An investor holds a 10-year callable bond issued by an Indian bank with a 7% coupon rate. If interest rates fall to 5%, the bank may call the bond early and issue new bonds at a lower rate, reducing the AEM from 10 years to 5 years or less.

Significance of Average Effective Maturity in India

1. Helps Investors Assess Interest Rate Risk

  • Bonds with a longer AEM are more sensitive to interest rate changes, causing higher price volatility.
  • If AEM is short, investors face lower risk from interest rate fluctuations.

2. Impacts Fixed-Income Portfolio Strategies

  • Investors holding a bond portfolio must track AEM to align their strategy with expected cash flows.
  • Mutual funds, pension funds, and institutional investors use AEM to manage bond fund risks.

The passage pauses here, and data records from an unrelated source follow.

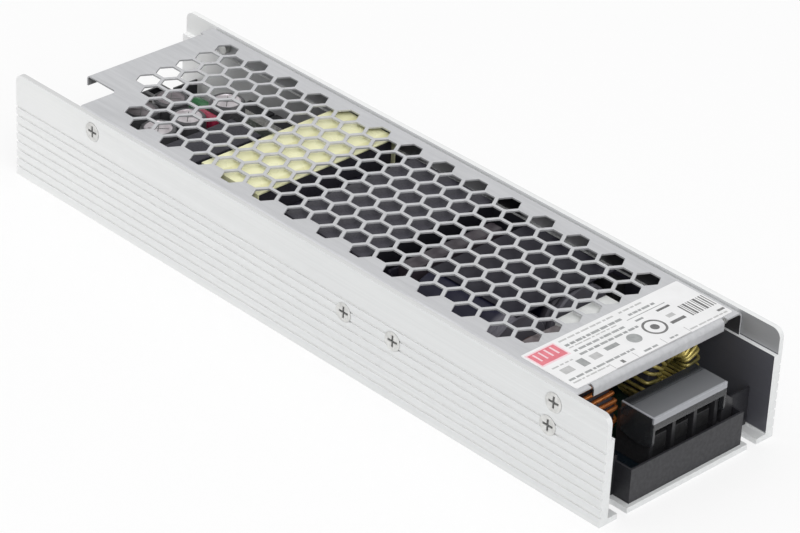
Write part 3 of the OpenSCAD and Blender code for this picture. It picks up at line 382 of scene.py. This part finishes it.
# A grained finish has its name, darker and lighter colour, grains in a metre, roughness, metallic share, and the
# strength and depth of its relief.
FINISH = {
    "extrusion": extruded_aluminium(),
    "cover": rolled_cover(),
    "zinc": grained("zinc_plated_steel", (0.5, 0.49, 0.46), (0.72, 0.71, 0.68), 700, 0.3, 0.85, 0.15),
    "wall_screw": wall_screw(),
    "tin": grained("tinned_brass", (0.55, 0.5, 0.38), (0.76, 0.71, 0.56), 500, 0.32, 0.85, 0.15),
    "film": grained("label_film", (0.75, 0.75, 0.755), (0.81, 0.81, 0.815), 150, 0.45, 0.0, 0.05),
    "dark_sheet": grained("dark_insulating_sheet", (0.012, 0.012, 0.015), (0.019, 0.019, 0.023), 900, 0.5),
    "board": board_mask(),
    "black": grained("black_moulding", (0.016, 0.016, 0.018), (0.03, 0.03, 0.033), 1500, 0.42),
    "smoked": clear_smoked(),
    "ferrite": grained("pressed_ferrite", (0.022, 0.021, 0.03), (0.036, 0.034, 0.046), 1800, 0.6, 0.0, 0.4),
    "deep_ferrite": end_shaded_ferrite(),
    "copper_wire": grained("copper_enamel", (0.42, 0.13, 0.035), (0.72, 0.27, 0.08), 260, 0.26, 0.55, 0.1),
    "yellow_wire": grained("yellow_enamel", (0.02, 0.026, 0.008), (0.92, 0.76, 0.24), 150, 0.26, 0.3, 0.1),
    "shaded_metal": grained("shaded_metal", (0.05, 0.05, 0.052), (0.10, 0.10, 0.104), 500, 0.32, 0.7, 0.15),
    # painted highlight for the up-facing cut edges of the tray's side walls
    "painted_edge_light": grained("painted_sheet_edge_light", (0.5, 0.5, 0.52), (0.62, 0.62, 0.64), 900, 0.45),
    # painted shade for the tops of the rear row of output cans
    "painted_shade_top": grained("painted_shade_can_top", (0.20, 0.18, 0.19), (0.30, 0.265, 0.28), 500, 0.4, 0.3, 0.2),
    "grey_case": grained("pale_grey_case", (0.60, 0.61, 0.60), (0.70, 0.71, 0.70), 400, 0.5),
    "blue_dip": grained("blue_coating", (0.02, 0.045, 0.17), (0.035, 0.075, 0.26),
                        300, 0.24, 0.0, 0.5, COATING_DEPTH),
    "brown_dip": grained("brown_coating", (0.13, 0.065, 0.05), (0.21, 0.115, 0.09),
                         300, 0.3, 0.0, 0.5, COATING_DEPTH),
    "dusk_dip": grained("dusky_coating", (0.03, 0.024, 0.032), (0.05, 0.038, 0.048),
                        300, 0.34, 0.0, 0.5, COATING_DEPTH),
    "white_case": grained("white_moulding", (0.74, 0.73, 0.68), (0.82, 0.81, 0.76), 500, 0.42),
    "dark_sleeve": shrunk_sleeve(),
    "dark_tape": banded_tape("dark_wound_tape", (0.045, 0.042, 0.06), (0.02, 0.018, 0.03), 60),
    "navy_case": grained("navy_case", (0.012, 0.014, 0.06), (0.022, 0.026, 0.11), 400, 0.35),
    "slate_case": grained("slate_case", (0.03, 0.034, 0.045), (0.05, 0.055, 0.07), 400, 0.4),
    "yellow_tape": banded_tape("yellow_wound_tape", (0.84, 0.835, 0.55), (0.70, 0.68, 0.38), 26),
    "grey_sleeve": grained("grey_shrunk_sleeve", (0.05, 0.05, 0.055), (0.09, 0.09, 0.095), 200, 0.3, 0.0, 0.3),
    "grey_tape": banded_tape("grey_wound_tape", (0.15, 0.15, 0.155), (0.08, 0.08, 0.085), 60),
    "soft_sheet": grained("dark_soft_sheet", (0.008, 0.007, 0.014), (0.013, 0.012, 0.021), 200, 0.6, shine=0.32),
    "taupe_dip": grained("taupe_coating", (0.1, 0.085, 0.09), (0.15, 0.125, 0.13),
                         300, 0.36, 0.0, 0.4, COATING_DEPTH),
    "can_top": grained("bare_can_top", (0.54, 0.49, 0.51), (0.76, 0.73, 0.75), 500, 0.34, 0.6, 0.2),
    "green_dip": grained("green_coating", (0.03, 0.13, 0.05), (0.06, 0.22, 0.09), 300, 0.28, 0.0, 0.4),
    "red_dip": grained("red_coating", (0.26, 0.015, 0.045), (0.42, 0.035, 0.085), 300, 0.28, 0.0, 0.4),
    "green_lens": grained("green_lens", (0.05, 0.42, 0.13), (0.09, 0.58, 0.2), 200, 0.14),
    "solder": grained("solder_and_leads", (0.48, 0.49, 0.5), (0.7, 0.71, 0.72), 700, 0.28, 0.9, 0.2),
    "ink": grained("grey_ink", (0.10, 0.10, 0.10), (0.18, 0.18, 0.18), 600, 0.6),
    "faint_ink": grained("faint_ink", (0.42, 0.42, 0.42), (0.52, 0.52, 0.52), 600, 0.6),
    "soft_ink": grained("soft_ink", (0.26, 0.27, 0.27), (0.36, 0.37, 0.37), 600, 0.6),
    "coral_ink": grained("coral_ink", (0.60, 0.14, 0.18), (0.74, 0.2, 0.24), 400, 0.5),
    "pale_coral_ink": grained("pale_coral_ink", (0.78, 0.56, 0.6), (0.84, 0.64, 0.68), 400, 0.5),
}


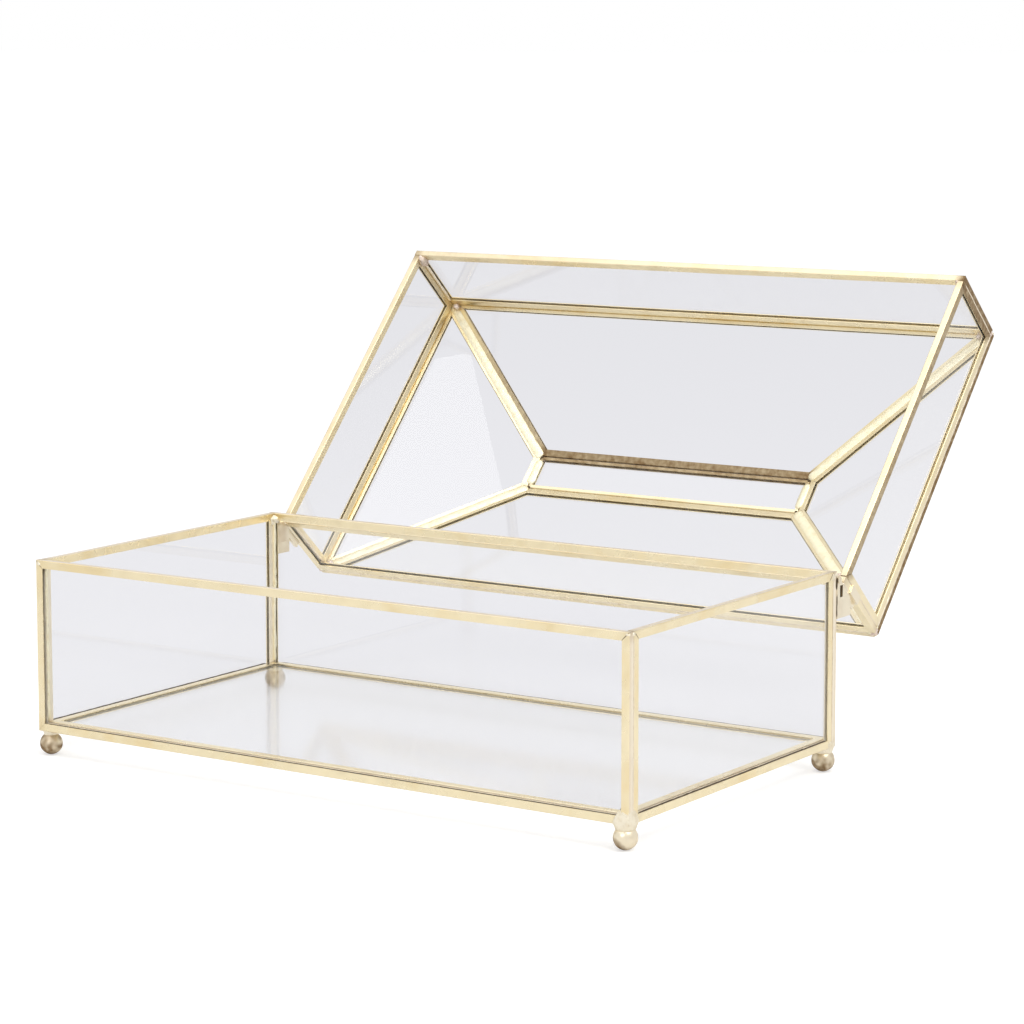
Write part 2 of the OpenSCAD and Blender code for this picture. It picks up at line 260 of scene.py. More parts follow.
def glass_material(name, rough=0.0, ior=1.35):
    """Clear float glass with a very faint wave and a trace of dust; light passes it without caustics."""
    m = bpy.data.materials.new(name)
    t = Tree(m)
    obj = t.add("ShaderNodeTexCoord").outputs["Object"]
    wave = t.noise(obj, WAVES, 2.0, 0.5)
    dust = t.noise(obj, DUST, 4.0, 0.7)
    film = t.ramp(dust, (0.60, WHITE), (0.85, DUSTY))
    normal = t.bump(wave, 0.03, 0.0004)
    p = t.add("ShaderNodeBsdfPrincipled", Base_Color=film, Roughness=rough, Normal=normal)
    p.inputs["Transmission Weight"].default_value = 1.0
    p.inputs["IOR"].default_value = ior
    p.inputs["Specular IOR Level"].default_value = 0.25
    clear = t.add("ShaderNodeBsdfTransparent", Color=GLASS_SHADOW)
    path = t.add("ShaderNodeLightPath")
    mix = t.add("ShaderNodeMixShader")
    t.put(mix, "0", path.outputs["Is Shadow Ray"])
    t.put(mix, "1", p.outputs[0])
    t.put(mix, "2", clear.outputs[0])
    t.surface(mix.outputs[0])
    return m


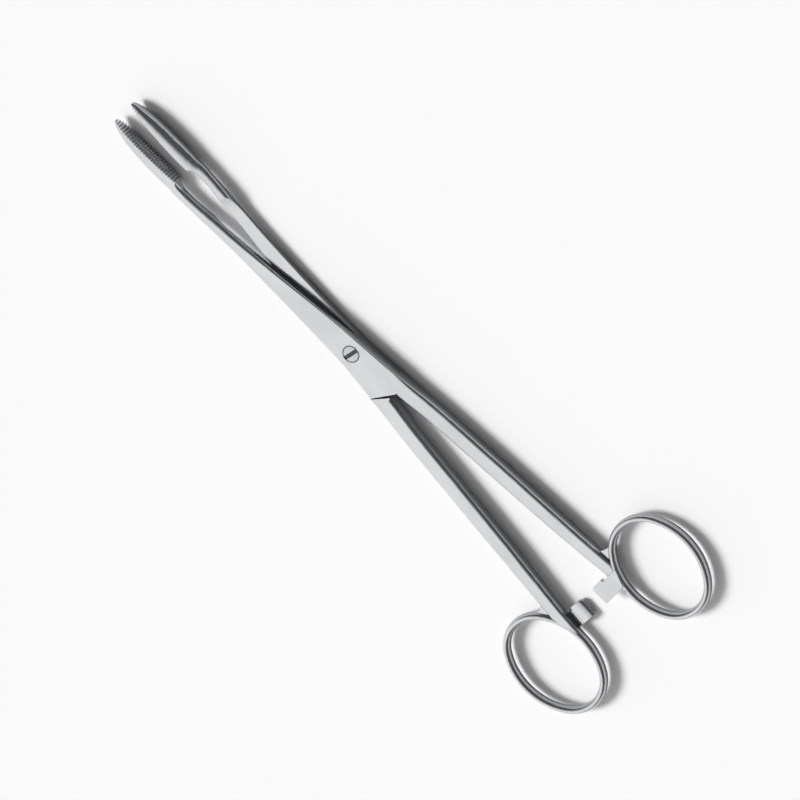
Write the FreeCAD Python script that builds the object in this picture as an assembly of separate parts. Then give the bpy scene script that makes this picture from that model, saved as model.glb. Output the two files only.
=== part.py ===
import FreeCAD, Part
import math
import os

# Straight ring-handled dressing forceps with a screw joint, in millimetres.
# The pivot is on the Z axis, the jaws point towards +Y, and Z = 0 is the flat rear of the joint.
# One half is shaped with the jaws closed, about the joint's middle plane, where Z is 0 for it.
# The other half is the same shape turned half round the long axis, and then both are opened.

V = FreeCAD.Vector

# Reach of each feature from the pivot, along the instrument
TIP_REACH = 109.1
JAW_LENGTH = 28.8
LAP_REACH = 32.8
CORNER_REACH = 14.7
SHOULDER_DROP = 5.0
RING_REACH = 121.0

# Jaws
JAW_WIDTH = 6.4
JAW_DEPTH = 4.6
HEEL_WIDTH = 0.775
HEEL_DEPTH = 1.02
TOOTH_PITCH = 1.09
TOOTH_DEPTH = 0.5
TOOTH_GAP = 0.10
PLAIN_NOSE = 0.5
GROOVE_START = 7.7
GROOVE_LENGTH = 15.8
GROOVE_WIDTH = 2.0
GROOVE_END_WIDTH = 1.3

# Shank between the jaw and the joint
NECK_THICK = 3.4
NECK_DEPTH = 3.7
NECK_SETBACK = 1.25
WAIST_LEFT = 4.0

# Joint
JOINT_THICK = 5.1
JOINT_HALF_WIDTH = 5.35
CORNER_HALF_WIDTH = 7.35
LAP_END = 57.5
LAP_RAMP = 10.0
LAP_GAP = 0.04
WALL_GAP = 0.12
EDGE_BEVEL = 0.35
HANDLE_START_RIGHT = 6.4
SHOULDER_ROOT = 0.85

# Pivot screw
SCREW_SHANK = 3.6
SCREW_TAIL = 2.8
SCREW_HEAD = 6.0
HEAD_RIM = 0.35
HEAD_CROWN = 0.25
SLOT_WIDTH = 1.3
SLOT_DEPTH = 0.8
SLOT_TURN = -7.0
BORE_GAP = 0.04

# Handles
HANDLE_WIDTH = 6.1
HANDLE_THICK = 4.8
HANDLE_EDGE = 1.2
HANDLE_END_RISE = 11.8
HANDLE_END_OUT = 0.9
HANDLE_END_THICK = 4.0

# Finger rings
RING_OFFSET = 23.6
RING_HALF_WIDTH = 15.1
RING_HALF_LENGTH = 18.5
RING_END_RADIUS = 13.2
RING_LEAN = 6.4
RING_WIRE_WIDTH = 2.6
RING_WIRE_THICK = 3.9
WEB_THICK = 1.6
WEB_RISE = 1.6

# Catches
CATCH_RISE = 10.8
CATCH_WIDTH = 6.9
CATCH_THICK = 2.1
CATCH_ARM_THICK = 1.1
CATCH_PASS = 0.6
CATCH_TOOTH = 4.7
CATCH_CREST = 2.5
CATCH_HOOK = 0.9
CATCH_CORNER = 1.6
CATCH_GAP = 0.06
CATCH_ROOT_TURN = 60
CATCH_END_TURN = 84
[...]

3. Essential for Debt Fund Investors in India

  • Debt mutual funds that invest in government securities (G-Secs) or corporate bonds track AEM to determine risk levels.
  • Funds with higher AEM tend to have higher yield potential but are more volatile.

4. Affects Pricing & Returns of Callable Bonds

  • If a callable bond has a high probability of being redeemed early, its effective maturity decreases, impacting its yield.
  • Investors should adjust their return expectations based on AEM rather than stated maturity.

How to Calculate AEM for a Bond Portfolio?

To determine the Average Effective Maturity (AEM) for a bond portfolio, follow these steps:

  • Step 1: Identify Bonds in the Portfolio

List all callable bonds in the portfolio, their market value, and maturity period.

  • Step 2: Assign a Probability of Call for Each Bond

Estimate the likelihood of early redemption based on current market interest rates and the bond’s call terms.

  • Step 3: Multiply Maturity by Market Weight & Probability of Call

For each bond:

Weighted Maturity=Bond Maturity×Market Value​/Total Portfolio Value×Probability of Call

  • Step 4: Sum the Weighted Maturity Values

The final sum of all weighted maturities gives the AEM of the portfolio.

Impact of AEM on Bond Pricing & Investment Strategies

1. Bonds with Lower AEM Are Less Volatile

  • Short AEM bonds are less affected by interest rate fluctuations.
  • Investors seeking stability prefer bonds with lower AEM.

2. Investors Must Consider Reinvestment Risk

  • If a callable bond is redeemed early, investors may need to reinvest at lower interest rates.
  • Debt fund investors in long-term bond funds should monitor AEM closely.

3. AEM Impacts Bond Fund NAV (Net Asset Value)

  • Debt mutual funds with higher AEM may see NAV volatility due to changing interest rates.
  • Investors looking for steady returns should prefer funds with a short to medium AEM.

Callable Bonds & AEM in India’s Debt Market

Callable bonds are widely used in India, particularly by:

  • Public Sector Banks & NBFCs – Issuing Tier-2 bonds with call options to optimize capital.
  • Corporate Bonds – Companies issue callable bonds to refinance debt at lower interest rates.
  • Government Bonds (G-Secs) – Some sovereign bonds come with call options based on fiscal needs.

With the RBI’s focus on interest rate stability, tracking AEM is crucial for fixed-income investors in India.

Conclusion

Average Effective Maturity (AEM) is an essential metric for assessing the potential lifespan of callable bonds. It provides investors with a realistic view of bond holdings, factoring in the probability of early redemption.

For debt fund investors, portfolio managers, and individual bondholders, understanding AEM is key to:

  • Managing interest rate risk
  • Optimizing bond selection strategies
  • Ensuring stable investment returns

Since callable bonds allow issuers to redeem bonds early, investors must carefully evaluate their AEM calculations to avoid misjudging investment tenure and reinvestment risks. As India’s debt market continues to evolve, monitoring AEM will remain crucial for fixed-income portfolio management.